Oscillations between solid-like and liquid-like phases of clusters have been known for over 3 decades, and have been analyzed in detail by Berry and Wales (1011). These authors established the connection between the oscillatory phase behavior and the clusters’ having different freezing and melting points, unlike the situation in macroscopic systems for which these 2 quantities are the same. Oscillations between solid-like and liquid-like structures have been observed in simulations of water clusters as small as the octamer (Fig. 1) (1214). Molecular dynamics simulations of Laria et al. predict the oscillations in (H2O)8 to occur on a picosecond timescale (13), several orders of magnitude faster than the oscillatory behavior characterized in Johnston and Molinero’s (2) simulations of (H2O)137 and presumably occurring in clusters of around this size in the experiments of Moberg et al. (1). For a cluster as small as (H2O)8, there is the question of whether it is more appropriate to view the process as isomerization rather than as a solid/liquid phase change. The nature of the calculated free energy vs. temperature curve provides support for the latter interpretation (14).

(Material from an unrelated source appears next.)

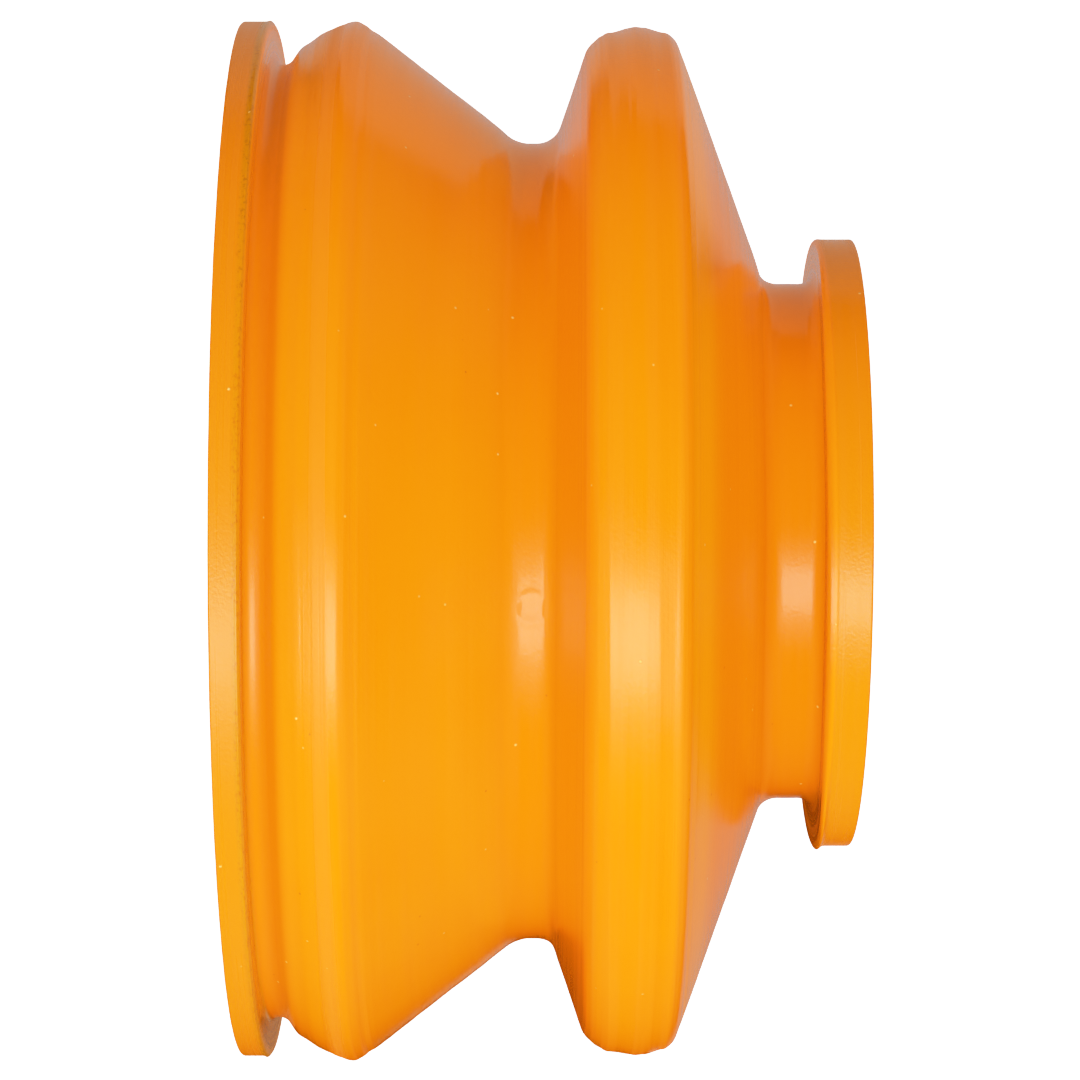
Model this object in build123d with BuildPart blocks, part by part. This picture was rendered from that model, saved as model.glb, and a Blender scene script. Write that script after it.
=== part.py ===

Nanometer-sized water clusters are engaged in a range of processes in atmospheric chemistry, including cloud and aerosol formation (21516). Thus, knowledge of the cluster size at which the ice I character appears and how this depends on experimental conditions is important for understanding such atmospheric phenomena. The study of Moberg et al. (1) is an important step in this direction. It should also be noted that insights gained about the structure and dynamics of nanometer-sized water clusters carry over to the closely related problem of the properties of water under nanoconfinement where one can also observe distinct melting and freezing points and oscillatory heterophasic behavior (1718).